Karakteristik pemimpin yang melayani (servant leader), disebutkan Spears (1994), di antaranya memiliki karakter menjadi pendengar dan memiliki rasa empati dalam menjalankan tanggung jawabnya sebagai seorang pemimpin. Masyarakat mendambakan para pemimpin kepala daerah yang mau mendengar aspirasi rakyat serta peduli dan berempati terhadap persoalan-persoalan yang dihadapi masyarakat.

Di sinilah pentingnya karakter dan integritas seorang pemimpin untuk menjadi pemimpin sejati dan diterima rakyat yang dipimpinnya. Saya memiliki keyakinan kepala daerah yang memimpin dengan kepemimpinan merakyat dan melayani sepenuh hati akan mendapat tempat khusus di hati masyarakat. Bukan tidak mungkin, pada masa mendatang masyarakat akan kembali memilihnya untuk menjadi pemimpin.

Dengan hadirnya pemimpin baru, masyarakat tentu berharap banyak akan adanya perubahan dalam pembangunan di daerah. Tentunya, diperlukan sinergi antara pemimpin, stakeholder, dan partisipasi masyarakat untuk menyelesaikan pekerjaan rumah yang masih banyak dalam persoalan-persoalan birokrasi pemerintahan, infrastruktur, ekonomi, pendidikan, kemiskinan, keamanan, dan aspek sosial yang perlu diselesaikan bersama.

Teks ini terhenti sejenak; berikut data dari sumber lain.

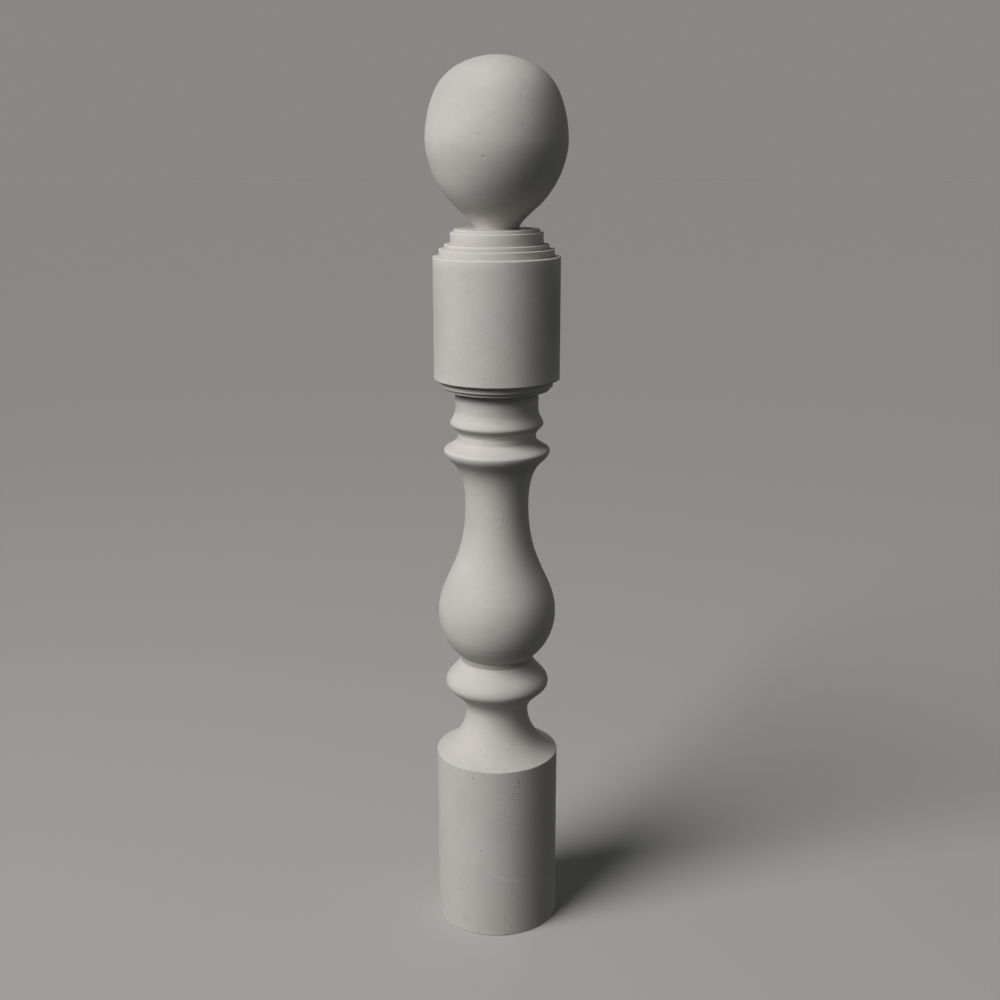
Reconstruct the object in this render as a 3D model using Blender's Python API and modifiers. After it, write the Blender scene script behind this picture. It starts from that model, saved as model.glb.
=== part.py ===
"""Turned stone baluster with a ball top: one stone, modelled as one outline turned about the Z axis.

Units are metres. Z is up, and the origin is the centre of the underside.
"""

import bpy
from math import cos, pi, radians, sin
from mathutils import Vector
from mathutils.geometry import interpolate_bezier

# Radii are measured from the axis. Each height is a member's own, and the members stack from the ground up.
BASE_RADIUS = 0.0800
BASE_HEIGHT = 0.2375
FLARE_HEIGHT = 0.0570
LOWER_NECK_RADIUS = 0.04045

RING_RADIUS = 0.0674
RING_TURN_RADIUS = 0.0556
RING_COVE_HEIGHT = 0.0250
RING_ROUND_HEIGHT = 0.0150
RING_TOP_HEIGHT = 0.0315

FILLET_RADIUS = 0.0470
FILLET_HEIGHT = 0.0074
VASE_FOOT_RADIUS = 0.0485
VASE_RADIUS = 0.0760
VASE_BOWL_HEIGHT = 0.0587
VASE_STEM_HEIGHT = 0.1436
STEM_RADIUS = 0.0404

COLLAR_RADIUS = 0.0671
COLLAR_RISE = 0.0714
COLLAR_TOP_HEIGHT = 0.0139
RECESS_RADIUS = 0.0496
RECESS_HEIGHT = 0.0070
BEAD_RADIUS = 0.05885
BEAD_RISE = 0.0140
BEAD_TOP_HEIGHT = 0.0183
UPPER_NECK_RADIUS = 0.0524
UPPER_NECK_HEIGHT = 0.0246

# Thin square members, each as (radius, height), from the lowest up.
LISTS = ((0.0662, 0.0044), (0.0702, 0.0089))
CAP_STEPS = ((0.0708, 0.0091), (0.0643, 0.0055), (0.0571, 0.0145), (0.0526, 0.0038))

DRUM_RADIUS = 0.0786
DRUM_HEIGHT = 0.1507

BALL_RADIUS = 0.08626
BALL_FOOT_RADIUS = 0.0268
BALL_TURN_RADIUS = 0.0450
BALL_COVE_HEIGHT = 0.0218
BALL_BOWL_HEIGHT = 0.0817
BALL_SHOULDER_RADIUS = 0.0733
BALL_SIDE_HEIGHT = 0.0589
BALL_CROWN_HEIGHT = 0.0393

# How far an arris is eased back along each of its two faces.
DRUM_EASE = 0.0010
THIN_EASE = 0.0005

# A sweep is a curved stretch of the outline. Its first two values are the directions in which it leaves
# its lower end and reaches its upper end, in degrees, where 0 is away from the axis and 90 is up.
# The last two say how far each end holds its direction, as a share of the distance between the ends.
FLARE = (155, 90, 0.52, 0.20)
RING_COVE = (90, 42, 0.37, 0.38)
RING_ROUND = (42, 90, 0.48, 0.32)
RING_TOP = (90, 115, 0.32, 0.43)
VASE_BOWL = (39, 90, 0.36, 0.34)
VASE_STEM = (90, 90, 0.31, 0.55)
COLLAR_UNDER = (90, 90, 0.81, 0.20)
COLLAR_TOP = (90, 136, 0.19, 0.59)
BEAD_UNDER = (81, 90, 0.43, 0.29)
BEAD_TOP = (90, 90, 0.24, 0.53)
BALL_COVE = (99, 39, 0.18, 0.05)
BALL_BOWL = (39, 90, 0.45, 0.20)
BALL_SIDE = (90, 117, 0.36, 0.28)
BALL_CROWN = (117, 180, 0.44, 0.22)

TURN_STEPS = 40
SWEEP_SAG = 0.00045
SWEEP_MOST_POINTS = 40
MERGE_DISTANCE = 0.00005
SMOOTH_ANGLE = radians(30)

STONE_COLOUR = (0.50, 0.48, 0.45, 1.0)
STONE_ROUGHNESS = 0.85


def heading(degrees):
    """The unit vector of one direction in the plane of the outline."""
    return Vector((cos(radians(degrees)), sin(radians(degrees))))


def largest_sag(points, finer):
    """How far a chord's middle lies from the curve, given the curve at twice as many points."""
    middles = [(a + b) / 2 for a, b in zip(points, points[1:])]
    return max((middle - true).length for middle, true in zip(middles, finer[1::2]))


def sweep(start, end, shape):
    """The points of a curved stretch after its start, as few as keep its chords close to the curve."""
    leave, reach, hold_start, hold_end = shape
    start, end = Vector(start), Vector(end)
    span = (end - start).length
    first_handle = start + heading(leave) * span * hold_start
    last_handle = end - heading(reach) * span * hold_end
    for count in range(3, SWEEP_MOST_POINTS):
        points = interpolate_bezier(start, first_handle, last_handle, end, count)
        finer = interpolate_bezier(start, first_handle, last_handle, end, 2 * count - 1)
        if largest_sag(points, finer) < SWEEP_SAG:
            break
    return [(point.x, point.y, 0) for point in points[1:]]


def square_members(z, members, ease):
    """Vertical faces with flat ledges between them, one on top of another."""
    corners = []
    for radius, height in members:
        corners += [(radius, z, ease), (radius, z + height, ease)]
        z += height
    return corners


def base_drum(z):
    return [(0, z, 0)] + square_members(z, [(BASE_RADIUS, BASE_HEIGHT)], DRUM_EASE)


def flare(z):
    return sweep((BASE_RADIUS, z), (LOWER_NECK_RADIUS, z + FLARE_HEIGHT), FLARE)


def lower_ring(z):
    turn = (RING_TURN_RADIUS, z + RING_COVE_HEIGHT)
    widest = (RING_RADIUS, turn[1] + RING_ROUND_HEIGHT)
    top = (FILLET_RADIUS, widest[1] + RING_TOP_HEIGHT)
    under = sweep((LOWER_NECK_RADIUS, z), turn, RING_COVE) + sweep(turn, widest, RING_ROUND)
    return under + sweep(widest, top, RING_TOP)


def vase(z):
    foot = (VASE_FOOT_RADIUS, z + FILLET_HEIGHT)
    widest = (VASE_RADIUS, foot[1] + VASE_BOWL_HEIGHT)
    stem = (STEM_RADIUS, widest[1] + VASE_STEM_HEIGHT)
    fillet = [(FILLET_RADIUS, foot[1], 0), foot + (THIN_EASE,)]
    return fillet + sweep(foot, widest, VASE_BOWL) + sweep(widest, stem, VASE_STEM)


def collar(z):
    widest = (COLLAR_RADIUS, z + COLLAR_RISE)
    top = (RECESS_RADIUS, widest[1] + COLLAR_TOP_HEIGHT)
    under = sweep((STEM_RADIUS, z), widest, COLLAR_UNDER)
    return under + sweep(widest, top, COLLAR_TOP)


def bead(z):
    foot = (RECESS_RADIUS, z + RECESS_HEIGHT)
    widest = (BEAD_RADIUS, foot[1] + BEAD_RISE)
    neck = (UPPER_NECK_RADIUS, widest[1] + BEAD_TOP_HEIGHT)
    top = (UPPER_NECK_RADIUS, neck[1] + UPPER_NECK_HEIGHT, 0)
    return [foot + (0,)] + sweep(foot, widest, BEAD_UNDER) + sweep(widest, neck, BEAD_TOP) + [top]


def lists(z):
    return square_members(z, LISTS, THIN_EASE)


def upper_drum(z):
    return square_members(z, [(DRUM_RADIUS, DRUM_HEIGHT)], DRUM_EASE)


def cap_steps(z):
    return square_members(z, CAP_STEPS, THIN_EASE)


def ball(z):
    turn = (BALL_TURN_RADIUS, z + BALL_COVE_HEIGHT)
    widest = (BALL_RADIUS, turn[1] + BALL_BOWL_HEIGHT)
    shoulder = (BALL_SHOULDER_RADIUS, widest[1] + BALL_SIDE_HEIGHT)
    top = (0, shoulder[1] + BALL_CROWN_HEIGHT)
    foot = (BALL_FOOT_RADIUS, z)
    under = sweep(foot, turn, BALL_COVE) + sweep(turn, widest, BALL_BOWL)
    return [foot + (0,)] + under + sweep(widest, shoulder, BALL_SIDE) + sweep(shoulder, top, BALL_CROWN)


def eased(corners):
    """Each corner that has an ease becomes two points, one back along each of its sides."""
    points = []
    for index, (radius, z, ease) in enumerate(corners):
        corner = Vector((radius, z))
        if ease == 0:
            points.append(corner)
            continue
        for neighbour in (corners[index - 1], corners[index + 1]):
            side = Vector(neighbour[:2]) - corner
            points.append(corner + side.normalized() * min(ease, side.length / 3))
    return points


def baluster_outline():
    """The half outline, from the centre of the underside up to the top of the ball."""
    corners = []
    z = 0
    for member in (base_drum, flare, lower_ring, vase, collar, bead, lists, upper_drum, cap_steps, ball):
        corners += member(z)
        z = corners[-1][1]
    return eased(corners)


def stone():
    material = bpy.data.materials.new("stone")
    material.use_nodes = True
    shader = material.node_tree.nodes["Principled BSDF"]
    shader.inputs["Base Color"].default_value = STONE_COLOUR
    shader.inputs["Roughness"].default_value = STONE_ROUGHNESS
    shader.inputs["Metallic"].default_value = 0.0
    return material


def turned(name, outline, material, collection):
    """A closed solid: the outline, run from top to bottom, turned once about the Z axis."""
    points = [(point.x, 0, point.y) for point in reversed(outline)]
    edges = [(index, index + 1) for index in range(len(points) - 1)]
    profile = bpy.data.meshes.new(name + "_outline")
    profile.from_pydata(points, edges, [])
    piece = bpy.data.objects.new(name, profile)
    collection.objects.link(piece)

    screw = piece.modifiers.new("turn", "SCREW")
    screw.axis = "Z"
    screw.angle = 2 * pi
    screw.steps = TURN_STEPS
    screw.render_steps = TURN_STEPS
    screw.use_merge_vertices = True
    screw.merge_threshold = MERGE_DISTANCE

    turned_piece = piece.evaluated_get(bpy.context.evaluated_depsgraph_get())
    mesh = bpy.data.meshes.new_from_object(turned_piece)
    mesh.name = name
    mesh.shade_smooth()
    mesh.set_sharp_from_angle(angle=SMOOTH_ANGLE)
    piece.modifiers.clear()
    piece.data = mesh
    bpy.data.meshes.remove(profile)
    mesh.materials.append(material)
    return piece


def main():
    for old in list(bpy.data.objects):
        bpy.data.objects.remove(old)
    collection = bpy.data.collections.new("stone_baluster")
    bpy.context.scene.collection.children.link(collection)
    turned("baluster", baluster_outline(), stone(), collection)


main()
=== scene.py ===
# %% [markdown]
# # A turned stone baluster with a ball top
#
# This lesson dresses one stone baluster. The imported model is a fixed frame: it holds the true size and place of
# the stone, and everything here is built around it in metres, with Z up and the origin under its centre.

# %% Load the fixed frame
import random
from math import atan2, cos, degrees, hypot, pi, radians, sin, tan

import bmesh
import bpy
import numpy as np
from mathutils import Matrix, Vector, noise
from mathutils.kdtree import KDTree


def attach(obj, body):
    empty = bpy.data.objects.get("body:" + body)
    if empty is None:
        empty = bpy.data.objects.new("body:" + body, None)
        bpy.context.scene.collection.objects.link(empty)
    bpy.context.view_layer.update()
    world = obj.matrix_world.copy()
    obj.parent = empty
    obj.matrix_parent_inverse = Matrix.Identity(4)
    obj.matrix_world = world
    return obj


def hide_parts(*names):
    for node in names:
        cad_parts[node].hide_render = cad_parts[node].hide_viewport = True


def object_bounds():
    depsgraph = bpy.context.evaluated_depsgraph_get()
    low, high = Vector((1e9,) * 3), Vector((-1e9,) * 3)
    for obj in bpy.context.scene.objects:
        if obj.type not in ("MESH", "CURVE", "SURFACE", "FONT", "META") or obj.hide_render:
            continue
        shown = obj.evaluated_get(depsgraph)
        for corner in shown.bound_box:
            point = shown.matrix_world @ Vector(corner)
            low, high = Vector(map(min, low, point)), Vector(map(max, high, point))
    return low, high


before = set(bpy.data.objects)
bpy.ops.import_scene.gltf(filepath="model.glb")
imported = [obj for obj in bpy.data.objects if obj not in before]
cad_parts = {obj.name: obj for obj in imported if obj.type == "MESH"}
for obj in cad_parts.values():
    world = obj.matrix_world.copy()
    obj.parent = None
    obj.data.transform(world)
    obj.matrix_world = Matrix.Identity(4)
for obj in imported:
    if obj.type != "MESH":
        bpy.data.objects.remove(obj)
cad_low, cad_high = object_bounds()
print("The stone's box:", [round(value, 4) for value in (*cad_low, *cad_high)])

# %% [markdown]
# ## Camera
#
# A long thin thing is judged by its outline, so the camera comes first. It looks down about fifteen degrees from
# just over a metre up, a little below the top of the ball, through a 48 mm lens. The stone's axis then stands
# a touch left of the middle of the picture.

# %% Set up the camera
CAMERA_LENS = 48.21
CAMERA_SENSOR = 36.0
CAMERA_PLACE = (0.00396, -1.6587, 1.0196)
CAMERA_DIP = 14.827

camera_data = bpy.data.cameras.new("camera")
camera_data.lens = CAMERA_LENS
camera_data.sensor_width = CAMERA_SENSOR
camera = bpy.data.objects.new("camera", camera_data)
camera.location = CAMERA_PLACE
camera.rotation_euler = (radians(90 - CAMERA_DIP), 0, 0)
bpy.context.scene.collection.objects.link(camera)
bpy.context.scene.camera = camera
bpy.context.scene.view_settings.view_transform = "Standard"
print("Camera looks down", CAMERA_DIP, "degrees from", CAMERA_PLACE[2], "m up")

# %% [markdown]
# ## The turner's profile
#
# A mason turns such a stone against a template, so all its shape is in one outline. The outline is a chain of
# square members, which are straight, and sweeps, which are curves that leave one point in a known direction and
# reach the next in another. One cubic curve fits each of them closely, so a few sizes say everything.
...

Pemimpin baru perlu melibatkan semua aspek dan potensi yang ada untuk membangun daerahnya. Perguruan tinggi, pondok pesantren, LSM, dan ormas lainnya perlu dirangkul dan dijadikan partner dalam mengimplementasikan visi-misi dan janji-janji kampanye. Akhirnya, selamat bekerja, pemimpin baru. Semoga amanah. Kita berharap kepada pemimpin baru dapat memberikan harapan baru bagi masyarakat. Harapan untuk bangkit bersatu padu dalam membangun daerah untuk terwujudnya masyarakat yang adil, makmur, dan sejahtera. Semoga!